Chaque matin, la vieille cultivatrice quitte sa maison, armée de sa palanche et de ses 2 suspensions, en direction de son petit jardin, situé à 300 m. Ce dernier est ceint par diverses matières, qui lui donne l'apparence d'un terrain plein d'ordures et de déchets. Comme dit le proverbe, il ne faut pas s'y fier et le jardin de Nguyên Thi Quê est toujours vert et dégage un parfum léger et agréable. Sur 500 m² y évoluent diverses variétés de plantes médicinales populaires comme basilic sacré (huong nhu), paederia (la mo, nom scientifique : paederia lanuginosa), pérille (tia tô, nom scientifique : perila frutescens), armoise pour moxa (ngai cuu, nom scientifique : artemisia vulgaris), plantain (ma dê, nom scientifique : plantago asatica)... Nguyên Thi Quê et sa famille ont commencé à exploiter ce jardin en 1963. Depuis, elle est attachée à ce jardin considéré comme le plus grand du village.

La culture des plantes médicinales ne permet pas d'engendrer une grande fortune. D'ailleurs, les cultivateurs travaillent très dur avec patience et prudence... Malgré tout, Nguyên Thi Quê déclare vouloir faire ce métier jusqu'à son dernier souffle, car c'est à la fois une tradition familiale et le patrimoine du village.

La famille de Nguyên Thi Quê est depuis 6 générations attachée à la culture et la vente des plantes médicinales. Durant son enfance, Nguyên Thi Quê et ses amis jouaient aux devinettes avec les plantes et leurs propriétés curatives. À 8 ans, elle savait cueillir les feuilles pour composer différents remèdes.

Comme une encyclopédie vivante, Nguyên Thi Quê connaît les propriétés curatives de chaque variété de plante, la façon de soigner. Elle compose les remèdes et donne des prescriptions précises, après avoir entendu le malade ou un proche... décrire ses symptômes.

Sa maison rassemble diverses feuilles de plantes médicinales que ses proches apporteront au marché de médecine traditionnelle du village ou que les commerçants viennent directement acheter en gros. Elle dispose également d'un petit jardin de quelques dizaines de mètres carrés où la vieille dame ne cultive que des plantes médicinales précieuses, de haute valeur comme lô hôi (aloe vera), trinh nu hoàng cung (nom scientifique : crinum latifolium)...

Les jardins rétrécissent

Il y a 30 ou 20 ans, les plantes médicinales regorgeaient partout dans le village de Dai Yên, d'après Nguyên Thi Quê. À cette époque, chaque visiteur en arrivant au village de bon matin, pouvait sentir l'arôme des essences naturelles de végétaux médicinaux. Depuis une dizaine d'années, les villageois ont tendance à construire des maisons à louer sur leurs jardins ou vendre ceux-ci pour qu'apparaissent de nouveaux bâtiments. La superficie de terrains consacrés à la culture de plantes médicinales diminue à une vitesse vertigineuse. Outre la famille de Nguyên Thi Quê, Dai Yên ne compte plus aujourd'hui que quelques foyers producteurs avec des jardins de faibles dimensions.

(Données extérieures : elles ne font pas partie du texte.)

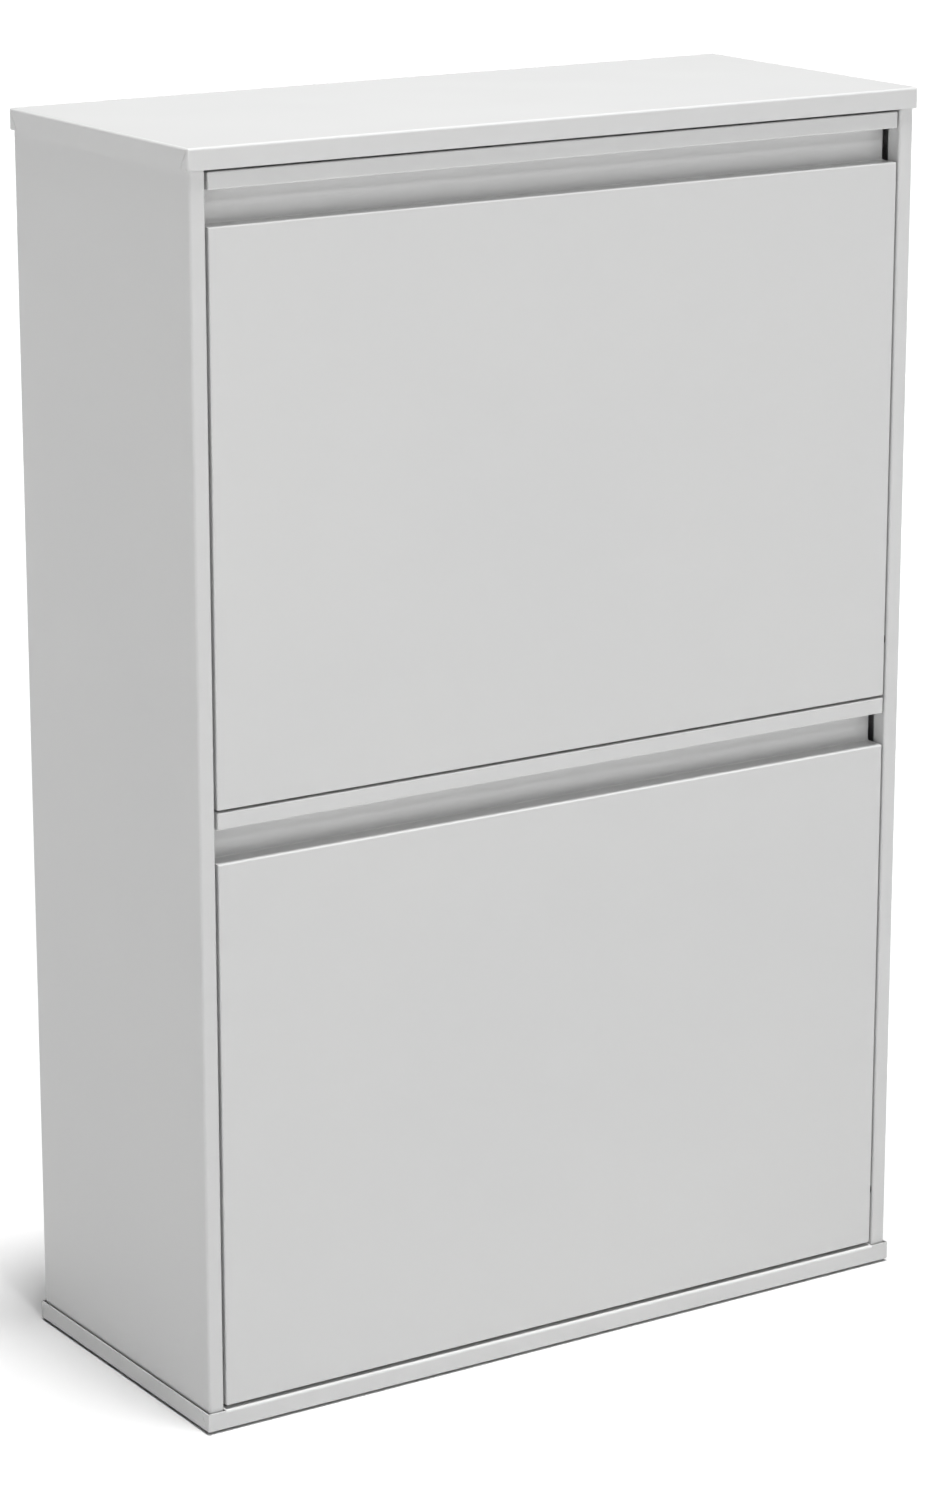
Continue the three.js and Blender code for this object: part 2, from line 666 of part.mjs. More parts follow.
function place(group, name, solid, finish) {
  const { vertProperties, triVerts } = solid.getMesh();
  const geometry = new THREE.BufferGeometry();
  geometry.setAttribute("position", new THREE.BufferAttribute(vertProperties, 3));
  geometry.setIndex(new THREE.BufferAttribute(triVerts, 1));
  geometry.computeVertexNormals();
  const mesh = new THREE.Mesh(geometry, new THREE.MeshStandardMaterial(finish));
  mesh.name = name;
  group.add(mesh);
}

place(cabinet, "lid", lid(), COAT);
place(cabinet, "base", base(), COAT);
place(cabinet, "back_panel", backPanel(), COAT);
place(cabinet, "rear_top_rail", rearRail(), COAT);
place(cabinet, "top_front_rail", frontRail("upper"), COAT);
place(cabinet, "mid_cross_rail", frontRail("lower"), COAT);

for (const [sideName, side] of Object.entries(SIDES)) {
  place(cabinet, sideName + "_side_panel", sidePanel(side), COAT);
  place(cabinet, sideName + "_upright", upright(side), COAT);
  for (const end of ["front", "rear"]) {
    place(cabinet, `glide_${end}_${sideName}`, glide(side, glideY[end]), NYLON);
    place(cabinet, `glide_nut_${end}_${sideName}`, glideNut(side, glideY[end]), ZINC);
    place(cabinet, `lid_nut_${end}_${sideName}`, lidNut(side, lidStudY[end]), ZINC);
  }
  place(cabinet, `back_rivet_low_${sideName}`, backRivet(side, LOW_RIVET_Z), ZINC);
  place(cabinet, `back_rivet_high_${sideName}`, backRivet(side, highRivetZ), ZINC);
}

for (const [flap, pivotZ] of Object.entries(FLAPS)) {
  const moving = new THREE.Group();
  moving.position.set(0, pivotY, pivotZ);
  cabinet.add(moving);
  place(moving, flap + "_door", door(), COAT);
  place(moving, flap + "_shoe_tray", shoeTray(), COAT);
  place(moving, flap + "_divider", divider(), COAT);
  for (const [sideName, side] of Object.entries(SIDES)) {
    const name = (piece) => `${flap}_${sideName}_${piece}`;
    place(moving, name("cheek"), cheek(side), COAT);
    place(moving, name("pivot_pin"), pivotPin(side), ZINC);
    place(cabinet, name("pivot_bush"), bush(side, pivotZ), NYLON);
    place(cabinet, name("stop_pin"), stopPin(side, pivotZ), ZINC);
    place(cabinet, name("stop_sleeve"), stopSleeve(side, pivotZ), NYLON);
    place(cabinet, name("bumper"), bumper(side, flap), RUBBER);
    place(cabinet, name("rail_screw"), railScrew(side, flap), ZINC);
  }
}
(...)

Chaque après-midi, les feuilles de plantes médicinales issues des jardins villageois sont vendues au petit marché situé à proximité de la porte d'entrée du village. Auparavant, se tenait là le grand marché dédié à la médecine traditionnelle le plus réputé de Hanoi où marchands et clients venaient en nombre. Aujourd'hui, ils ne sont plus que quelques-uns autour de rares étals.

Le village de la culture des plantes médicinales risque de disparaître. Un jour, peut-être, entendra-t-on parler de ce métier traditionnel de Dai Yên comme d'une vieille légende.